I’ve spent a lot of time talking with people who HAVE left the game. I’ve spent a lot of time talking to people who are new to the game and are THINKING of giving up. I myself have quit and returned. I liked the double experience weekend, it worked, to a degree. I read Vilexur’s blog that talked about MUDs still being relevant, they sure are, I can easily interest people in them but I don’t really promote much anymore because I hate seeing people start and quit.

I intend to discuss some of these things that I think need work in upcoming posts. I have no interest in griping and beefing without some ideas forward, things that we can realistically work on together as a community. If you quit, drop me a line and tell me what bored you, what drove you away, why you stopped playing. These things always help. Sometimes the reason is just “my interests changed and I didn’t have as much time for the game anymore”. I think that’s a normal and healthy reason. I just haven’t heard it much lately.

The pros and cons of CON

Last week we saw a new effect come into play with CON now directly aiding in damage mitigation and surprisingly CON past your class maximum would still apply to this effect.

My initial, reserved reaction was that I didn’t know if I liked the idea of using stats beyond the class limits.  This feeling was precipitated by the satisfaction I get from building a character and hitting the maximums in a particular build.  Knowing that you can add beyond the limits means that there’s always some bonus that I’m neglecting to achieve.  For me, and to others like me with a tip of the hat to Fight Club … this is like a cut on the roof of your mouth that would go away if you’d only stop tonguing it, but you can’t.  Stat effects past the boundaries are the Marla Singer of video games.

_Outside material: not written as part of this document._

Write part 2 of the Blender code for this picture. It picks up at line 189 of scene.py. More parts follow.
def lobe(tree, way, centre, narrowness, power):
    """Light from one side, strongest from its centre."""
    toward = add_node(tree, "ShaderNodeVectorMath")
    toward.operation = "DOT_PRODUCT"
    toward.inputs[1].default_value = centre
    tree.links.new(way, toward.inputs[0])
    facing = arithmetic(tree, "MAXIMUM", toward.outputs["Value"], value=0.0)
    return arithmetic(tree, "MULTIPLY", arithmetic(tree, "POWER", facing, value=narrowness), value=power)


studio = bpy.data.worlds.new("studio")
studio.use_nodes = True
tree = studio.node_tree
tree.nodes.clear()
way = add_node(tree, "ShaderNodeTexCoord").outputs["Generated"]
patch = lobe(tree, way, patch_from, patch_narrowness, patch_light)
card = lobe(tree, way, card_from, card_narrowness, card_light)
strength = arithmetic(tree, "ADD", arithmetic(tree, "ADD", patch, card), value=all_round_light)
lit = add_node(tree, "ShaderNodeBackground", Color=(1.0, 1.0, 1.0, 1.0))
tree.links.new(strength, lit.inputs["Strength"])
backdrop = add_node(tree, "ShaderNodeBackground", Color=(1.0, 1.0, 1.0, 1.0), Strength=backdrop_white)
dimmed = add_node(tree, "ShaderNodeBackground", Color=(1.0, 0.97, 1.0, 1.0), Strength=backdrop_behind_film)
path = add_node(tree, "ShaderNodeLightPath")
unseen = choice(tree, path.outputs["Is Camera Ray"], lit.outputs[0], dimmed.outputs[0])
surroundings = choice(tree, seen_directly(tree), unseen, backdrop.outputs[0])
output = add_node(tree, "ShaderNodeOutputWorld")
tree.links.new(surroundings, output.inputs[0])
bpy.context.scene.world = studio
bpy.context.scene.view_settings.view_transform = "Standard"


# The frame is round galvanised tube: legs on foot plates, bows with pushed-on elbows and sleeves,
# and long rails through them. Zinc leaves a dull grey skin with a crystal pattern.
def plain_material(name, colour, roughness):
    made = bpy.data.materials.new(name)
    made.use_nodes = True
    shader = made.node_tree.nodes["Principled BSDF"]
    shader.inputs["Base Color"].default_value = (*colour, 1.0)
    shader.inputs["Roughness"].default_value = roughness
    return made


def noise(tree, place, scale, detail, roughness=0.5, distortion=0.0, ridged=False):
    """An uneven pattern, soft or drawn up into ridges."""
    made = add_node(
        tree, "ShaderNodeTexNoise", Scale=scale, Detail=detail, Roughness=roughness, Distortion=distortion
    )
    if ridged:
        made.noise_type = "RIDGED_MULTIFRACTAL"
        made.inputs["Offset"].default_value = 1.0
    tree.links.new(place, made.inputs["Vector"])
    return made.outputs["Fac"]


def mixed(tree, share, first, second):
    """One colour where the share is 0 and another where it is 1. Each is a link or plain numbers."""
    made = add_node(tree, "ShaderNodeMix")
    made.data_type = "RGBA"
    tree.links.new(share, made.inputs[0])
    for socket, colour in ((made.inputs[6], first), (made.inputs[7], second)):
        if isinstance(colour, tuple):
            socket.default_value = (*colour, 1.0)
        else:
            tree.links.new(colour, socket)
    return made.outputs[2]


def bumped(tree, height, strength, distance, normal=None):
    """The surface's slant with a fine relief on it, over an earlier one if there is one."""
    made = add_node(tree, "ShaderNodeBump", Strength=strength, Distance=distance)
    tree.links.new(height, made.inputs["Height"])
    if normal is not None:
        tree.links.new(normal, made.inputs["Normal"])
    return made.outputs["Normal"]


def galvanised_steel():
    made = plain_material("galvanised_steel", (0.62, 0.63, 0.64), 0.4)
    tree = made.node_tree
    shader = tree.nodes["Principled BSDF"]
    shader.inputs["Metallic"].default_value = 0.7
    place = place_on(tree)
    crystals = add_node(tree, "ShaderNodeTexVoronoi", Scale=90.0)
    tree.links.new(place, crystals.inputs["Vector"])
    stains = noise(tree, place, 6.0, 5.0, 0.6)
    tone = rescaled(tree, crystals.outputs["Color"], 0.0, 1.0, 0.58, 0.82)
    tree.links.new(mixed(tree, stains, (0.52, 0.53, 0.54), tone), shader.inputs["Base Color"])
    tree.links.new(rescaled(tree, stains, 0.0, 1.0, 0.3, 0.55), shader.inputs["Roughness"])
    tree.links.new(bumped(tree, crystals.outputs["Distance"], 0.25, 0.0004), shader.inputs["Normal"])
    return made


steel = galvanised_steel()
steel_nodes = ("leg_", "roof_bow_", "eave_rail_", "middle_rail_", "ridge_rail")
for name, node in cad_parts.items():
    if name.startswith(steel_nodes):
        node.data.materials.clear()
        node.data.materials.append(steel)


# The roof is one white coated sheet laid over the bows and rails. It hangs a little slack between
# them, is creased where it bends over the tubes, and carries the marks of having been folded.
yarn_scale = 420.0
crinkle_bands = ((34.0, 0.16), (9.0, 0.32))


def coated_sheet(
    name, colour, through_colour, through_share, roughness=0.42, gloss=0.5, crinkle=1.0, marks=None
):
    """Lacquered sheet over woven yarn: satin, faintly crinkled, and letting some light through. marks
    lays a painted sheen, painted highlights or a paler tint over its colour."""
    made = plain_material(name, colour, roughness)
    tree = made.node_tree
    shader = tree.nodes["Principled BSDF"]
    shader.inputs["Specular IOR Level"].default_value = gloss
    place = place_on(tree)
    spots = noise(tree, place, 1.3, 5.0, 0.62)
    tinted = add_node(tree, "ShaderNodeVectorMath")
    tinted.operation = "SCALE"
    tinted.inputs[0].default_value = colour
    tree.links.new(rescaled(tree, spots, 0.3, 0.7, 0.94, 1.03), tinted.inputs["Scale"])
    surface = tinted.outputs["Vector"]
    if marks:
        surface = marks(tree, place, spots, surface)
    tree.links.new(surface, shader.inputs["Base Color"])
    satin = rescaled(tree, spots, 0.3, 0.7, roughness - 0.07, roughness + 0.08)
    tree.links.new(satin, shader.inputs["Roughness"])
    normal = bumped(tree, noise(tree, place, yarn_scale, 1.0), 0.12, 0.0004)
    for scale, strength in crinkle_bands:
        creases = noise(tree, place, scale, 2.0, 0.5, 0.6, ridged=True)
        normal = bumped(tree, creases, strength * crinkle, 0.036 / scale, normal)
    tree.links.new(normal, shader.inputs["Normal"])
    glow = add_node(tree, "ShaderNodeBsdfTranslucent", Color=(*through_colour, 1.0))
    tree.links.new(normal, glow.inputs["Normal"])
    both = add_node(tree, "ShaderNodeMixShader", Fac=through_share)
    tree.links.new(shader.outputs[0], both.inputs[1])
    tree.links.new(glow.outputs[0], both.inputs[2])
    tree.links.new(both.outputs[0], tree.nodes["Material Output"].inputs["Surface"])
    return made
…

Ok so that’s out of my system.  That’s the initial reaction: knee-jerk and unqualified.

Of course the only way to qualify an opinion is to go out there and get beat up in some consistent manner and see how much of a reduction there is.  Or wait for Gagnon of Dragonslayer to do some initial testing .. you know, one way or the other 🙂  I’ll note that the only qualified opinion I can give is about opdamage, though I rather suspect mpdamage or rpdamage would be identical.  It’s difficult to quantify in a combat situation because of the number of variables not only from round to round but also from repop to repop (ever had a higher level repop of Danbala?).

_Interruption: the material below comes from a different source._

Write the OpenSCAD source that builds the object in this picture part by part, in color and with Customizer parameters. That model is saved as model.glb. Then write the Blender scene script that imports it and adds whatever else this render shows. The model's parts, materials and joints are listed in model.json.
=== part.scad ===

I was pleased to find that the effect appears to have a fairly low floor where the player won’t feel more damage.  I didn’t observe any increase in damage on my characters, but I didn’t put a great effort into seeing how low I could drive my con, though I may.  It’s taken me a little while, but I am getting my head around the idea that penalties don’t have to be directly applied to players … as in the lack of con causing more damage than normal, that the lack of a benefit can be a penalty in and of itself.

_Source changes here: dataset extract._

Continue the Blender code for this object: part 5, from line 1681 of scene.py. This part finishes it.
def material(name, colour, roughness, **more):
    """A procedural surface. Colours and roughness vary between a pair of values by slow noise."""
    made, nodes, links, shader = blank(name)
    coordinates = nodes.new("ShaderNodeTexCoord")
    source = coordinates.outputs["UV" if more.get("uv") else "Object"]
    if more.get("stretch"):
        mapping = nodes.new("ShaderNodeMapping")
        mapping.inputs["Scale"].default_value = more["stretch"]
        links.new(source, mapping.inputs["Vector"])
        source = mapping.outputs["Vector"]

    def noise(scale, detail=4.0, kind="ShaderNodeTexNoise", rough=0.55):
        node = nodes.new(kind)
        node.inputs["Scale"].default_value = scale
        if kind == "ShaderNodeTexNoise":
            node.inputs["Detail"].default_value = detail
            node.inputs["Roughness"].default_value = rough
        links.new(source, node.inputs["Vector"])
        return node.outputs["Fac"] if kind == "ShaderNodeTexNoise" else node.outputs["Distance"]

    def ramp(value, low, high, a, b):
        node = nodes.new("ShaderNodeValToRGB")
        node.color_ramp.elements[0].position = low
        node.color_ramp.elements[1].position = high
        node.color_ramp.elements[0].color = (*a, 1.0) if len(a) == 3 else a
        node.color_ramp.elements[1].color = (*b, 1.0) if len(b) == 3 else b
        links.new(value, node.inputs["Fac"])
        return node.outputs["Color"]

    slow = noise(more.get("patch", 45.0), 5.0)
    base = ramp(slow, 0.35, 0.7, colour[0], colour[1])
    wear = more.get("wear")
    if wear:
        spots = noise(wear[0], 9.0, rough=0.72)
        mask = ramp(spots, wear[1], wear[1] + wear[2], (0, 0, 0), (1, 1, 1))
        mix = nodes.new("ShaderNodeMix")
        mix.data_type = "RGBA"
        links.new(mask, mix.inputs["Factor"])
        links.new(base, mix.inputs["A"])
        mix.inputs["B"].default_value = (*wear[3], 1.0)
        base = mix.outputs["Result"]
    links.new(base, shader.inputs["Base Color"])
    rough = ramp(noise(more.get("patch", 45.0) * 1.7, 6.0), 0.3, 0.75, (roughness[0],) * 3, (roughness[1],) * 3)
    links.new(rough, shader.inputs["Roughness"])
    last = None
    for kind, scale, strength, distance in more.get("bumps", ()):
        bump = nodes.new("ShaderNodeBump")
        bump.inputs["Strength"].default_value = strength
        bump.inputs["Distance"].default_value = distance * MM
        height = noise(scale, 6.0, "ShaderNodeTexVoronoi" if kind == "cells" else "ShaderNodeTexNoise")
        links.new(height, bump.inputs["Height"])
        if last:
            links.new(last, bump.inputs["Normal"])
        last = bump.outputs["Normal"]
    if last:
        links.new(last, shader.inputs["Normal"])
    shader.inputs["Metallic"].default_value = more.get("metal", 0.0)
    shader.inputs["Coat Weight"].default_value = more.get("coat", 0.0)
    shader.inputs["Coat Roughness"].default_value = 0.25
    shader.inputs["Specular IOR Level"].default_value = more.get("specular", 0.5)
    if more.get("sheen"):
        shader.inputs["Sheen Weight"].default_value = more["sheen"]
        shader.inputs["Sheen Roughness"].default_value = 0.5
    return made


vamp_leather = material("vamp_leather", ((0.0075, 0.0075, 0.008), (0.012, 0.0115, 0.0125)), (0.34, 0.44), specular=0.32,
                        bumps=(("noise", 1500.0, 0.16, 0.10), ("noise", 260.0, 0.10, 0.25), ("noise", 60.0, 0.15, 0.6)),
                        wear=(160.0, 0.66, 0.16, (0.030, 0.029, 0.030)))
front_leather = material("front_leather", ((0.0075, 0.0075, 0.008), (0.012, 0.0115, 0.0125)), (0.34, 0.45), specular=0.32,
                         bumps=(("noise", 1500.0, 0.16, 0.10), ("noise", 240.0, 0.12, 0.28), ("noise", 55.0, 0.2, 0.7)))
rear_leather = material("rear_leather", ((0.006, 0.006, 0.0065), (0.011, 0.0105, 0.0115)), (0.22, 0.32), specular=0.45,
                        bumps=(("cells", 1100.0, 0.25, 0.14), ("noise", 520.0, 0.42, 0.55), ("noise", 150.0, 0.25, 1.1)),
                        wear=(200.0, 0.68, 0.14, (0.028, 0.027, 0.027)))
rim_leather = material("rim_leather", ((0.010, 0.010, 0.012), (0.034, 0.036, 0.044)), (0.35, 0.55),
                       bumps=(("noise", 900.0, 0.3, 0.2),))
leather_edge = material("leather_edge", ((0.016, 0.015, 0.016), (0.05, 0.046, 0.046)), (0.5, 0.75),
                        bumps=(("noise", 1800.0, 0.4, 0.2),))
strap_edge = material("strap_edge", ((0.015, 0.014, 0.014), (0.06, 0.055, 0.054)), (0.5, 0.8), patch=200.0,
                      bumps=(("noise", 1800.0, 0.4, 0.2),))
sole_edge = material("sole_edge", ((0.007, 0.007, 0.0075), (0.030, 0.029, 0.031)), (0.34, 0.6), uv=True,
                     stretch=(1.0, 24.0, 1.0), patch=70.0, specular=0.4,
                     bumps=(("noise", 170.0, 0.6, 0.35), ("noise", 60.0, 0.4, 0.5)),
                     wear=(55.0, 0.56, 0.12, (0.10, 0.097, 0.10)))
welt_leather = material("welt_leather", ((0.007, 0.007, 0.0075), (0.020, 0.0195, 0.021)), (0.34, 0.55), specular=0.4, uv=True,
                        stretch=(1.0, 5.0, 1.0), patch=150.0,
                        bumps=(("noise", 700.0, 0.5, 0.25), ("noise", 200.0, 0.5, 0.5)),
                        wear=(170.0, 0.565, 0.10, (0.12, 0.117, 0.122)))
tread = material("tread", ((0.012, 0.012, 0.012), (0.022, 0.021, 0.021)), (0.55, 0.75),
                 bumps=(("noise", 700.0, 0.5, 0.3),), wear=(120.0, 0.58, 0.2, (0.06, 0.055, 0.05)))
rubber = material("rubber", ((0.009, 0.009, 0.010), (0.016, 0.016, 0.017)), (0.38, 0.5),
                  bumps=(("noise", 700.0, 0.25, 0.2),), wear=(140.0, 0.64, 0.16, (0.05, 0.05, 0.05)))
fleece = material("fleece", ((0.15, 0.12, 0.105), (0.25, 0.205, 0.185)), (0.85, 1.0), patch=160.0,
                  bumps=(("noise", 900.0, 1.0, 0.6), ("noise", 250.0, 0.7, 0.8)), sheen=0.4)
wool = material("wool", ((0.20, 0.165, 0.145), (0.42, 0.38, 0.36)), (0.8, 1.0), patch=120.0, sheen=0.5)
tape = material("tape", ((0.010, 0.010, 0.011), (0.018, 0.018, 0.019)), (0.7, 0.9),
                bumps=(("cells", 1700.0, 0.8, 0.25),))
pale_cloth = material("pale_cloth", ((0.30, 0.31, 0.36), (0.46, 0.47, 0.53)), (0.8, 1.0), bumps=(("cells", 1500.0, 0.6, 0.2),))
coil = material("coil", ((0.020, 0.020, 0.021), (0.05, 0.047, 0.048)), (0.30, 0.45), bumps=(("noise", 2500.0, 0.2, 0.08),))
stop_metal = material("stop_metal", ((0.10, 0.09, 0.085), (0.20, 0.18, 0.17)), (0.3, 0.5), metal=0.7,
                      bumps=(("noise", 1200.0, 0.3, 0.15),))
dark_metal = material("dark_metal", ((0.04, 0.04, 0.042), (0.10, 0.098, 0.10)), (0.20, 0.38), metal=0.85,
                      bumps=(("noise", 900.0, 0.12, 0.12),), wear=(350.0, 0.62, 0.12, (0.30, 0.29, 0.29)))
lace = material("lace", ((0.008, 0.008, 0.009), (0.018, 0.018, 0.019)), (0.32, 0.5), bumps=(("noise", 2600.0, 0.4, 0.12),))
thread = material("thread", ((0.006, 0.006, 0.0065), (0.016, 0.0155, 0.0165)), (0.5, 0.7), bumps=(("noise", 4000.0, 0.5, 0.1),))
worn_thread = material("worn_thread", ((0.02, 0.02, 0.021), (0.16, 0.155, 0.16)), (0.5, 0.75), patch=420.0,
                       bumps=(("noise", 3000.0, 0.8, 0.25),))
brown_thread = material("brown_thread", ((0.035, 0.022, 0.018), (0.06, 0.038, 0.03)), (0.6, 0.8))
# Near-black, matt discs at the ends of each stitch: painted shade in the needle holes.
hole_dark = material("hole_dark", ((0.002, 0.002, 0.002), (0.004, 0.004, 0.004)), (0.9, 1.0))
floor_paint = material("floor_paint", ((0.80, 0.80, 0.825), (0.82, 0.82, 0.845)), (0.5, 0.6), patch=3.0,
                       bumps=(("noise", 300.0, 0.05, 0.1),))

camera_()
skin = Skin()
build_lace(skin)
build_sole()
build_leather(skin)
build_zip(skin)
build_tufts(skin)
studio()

On the upper end it appears that hitting class limits gives you a decent little reduction to your damage taken, certainly enough to consider adding CON where possible but not so much that I’d give up a radical amount of hit points to accommodate it.  Gagnon managed to push a build to 47 con, which I applaud heartily but did so to the exclusion of every other stat.  The character saw a continuous reduction in damage taken, though we did observe that beyond the class limits the effect does slow down, but by 47 con it was quite a nice reduction.  Too bad you’d be a one-hit-wonder for anything better than a Darkhaven guard, but hey, you’d get your reduction!  *grin*

So where does this fall into the worth the effort/not worth the effort spectrum?  I think that it’s fairly clear that this should fall into the category of an optimization.  New players don’t need to stress out about this, just take con into account when you’re making a new character.  Ultimately I don’t think this mitigation is going to cause you to survive a fight that you otherwise couldn’t.  You may survive a few close calls because of it but in the final analysis if you couldn’t quaff your way out of trouble before, you’re still in trouble.  Where this does have a nice shine to it is that it may save you some equipment damage and gold in heals, which if you’re an active player is probably not insignificant.  If you are on a tanking character where hit points, AC and damage evasion are far more important than DR, then trading DR for CON probably makes sense.  Is it worth glorying extra CON on?  That’s up to you.  1 con will cost you the same as 7.5 hp … The numbers depend on where in the spectrum you are but I don’t think you’re going to save 7.5 hp per round unless there’s more than 1k of damage coming through sanc and protect per round.  Straight mitigation doesn’t make the case here.  On a long term basis there is an argument that more CON = less heals but that doesn’t translate directly into a gold/glory cost analysis since the days to glory trading came to an end.  Were glory trading legal, you could probably save gold if you were an active enough runner by buying CON.

It remains to be seen if this will translate into lower equipment damage.  This is the one spot where this could be a shining star.  If tanks can stay in a fight longer because the damage is lessened and their equipment isn’t being so heavily hit then I would say every tank should load up all the free CON they can grab.  Simultaneously it will reduce repair costs giving a second direct economic benefit to the player who doesn’t want to spend their time golding for repair bills.

All in all I think this is a good change.  What changed my mind about pushing past the class limits was my experience building my character in Diablo 3.  I can take things as far as I want to, starting thinking in terms of “effective health” instead of raw hit points.  It goes against the grain of the Realms of Despair, but I think it’s worthwhile.  I can see not eliminating the stat caps on characters because it would require a total review of everything that is dependent on those limits, but selectively breaking the cap seems a great compromise.  As with saving throws the numbers are not directly read off the score screen (I won’t see myself with 27 con by typing score) so some element of mystery remains, even if many database programs (my own included) will count the actual totals.